A federal appeals panel has upheld the 20 year sentence of a rorikon found to have received illustrations of under-age sex by email, saying that “it is not a required that the minor depicted actually exists”, and so ruling art not to be universally protected free speech.

The court also insisted that purely textual email containing incest related material was not constitutionally protected free speech, and so also upheld his conviction on these grounds.

The man concerned (55), a resident of Richmond, Virginia, is serving a 20 year sentence after being convicted in 2005 of “receiving 20 Japanese cartoons, called anime, illustrating young girls being forced to have sex with men”, which he rather unwisely received using a public computer at the Virginia Employment Commission.

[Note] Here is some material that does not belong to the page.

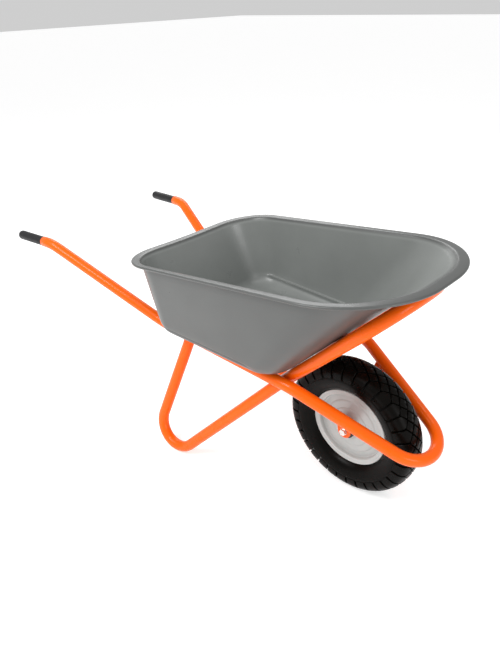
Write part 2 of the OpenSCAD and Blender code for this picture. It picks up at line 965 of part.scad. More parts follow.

Additionally, he was found to have sent and received incest related emails of a purely textual nature, which were judged to be obscene and therefore not constitutionally protected free speech.

Clouding the issue further, the man apparently also received unambiguously illegal photographs of under-age sexual conduct.

All this resulted in a jury convicting him of 74 offences, including receiving obscene materials, receiving obscene visual representations of under-age sex, receiving child pornography and sending and receiving obscene emails. His sentence of 20 years was the maximum possible.

The notorious PROTECT Act of 2003, which permits arbitrarily stripping material of its First Amendment protections if it can be judged obscene according to the criteria of the Miller Test, was instrumental in securing these convictions; in fact this represents the first successful conviction under it.

In his appeal against the convictions, he claimed that the illustrations were protected by the First Amendment, as they do not depict real children. He also claimed the PROTECT Act was unconstitutional as textual emails cannot be considered obscene.

The judges would have none of it, holding that the act was made for the protection of imaginary children:

“It is not a required element of any offense under this section that the minor depicted actually exists.”

One of the three judges did accept his arguments, though this had no impact on the majority ruling. The convictions for the photographs did not come into question.

The man intends to continue elevating the appeal, to the Supreme Court if necessary, in order to get the relevant parts of his conviction quashed.

It is not his first brush with the law: in 1999 he was sentenced to nearly four years for possessing pornography depicting minors, so clearly he is not the most charismatic appellant.

This via AP, brought to my attention in the forums.

The PROTECT Act of late seems to be coming to the fore in relation to cases involving loli manga; there is also the recent case of an Iowa man facing similar convictions, although in his case without any real imagery involved.

Given that so much anime and manga, both mainstream and erotic, revolves around sexual situations involving participants clearly under what US law would regard as a legal age for such depictions to not constitute child pornography,  just how much of mainstream anime and manga, to say nothing of actual pornography, will eventually come under the remit of such laws should they go unchecked?

With lower courts and national politicians gleefully stripping both speech and art of Constitutional protections using the evils of under-age sex as a lever, we have to wonder whether the Supreme Court will actually rectify matters at some point?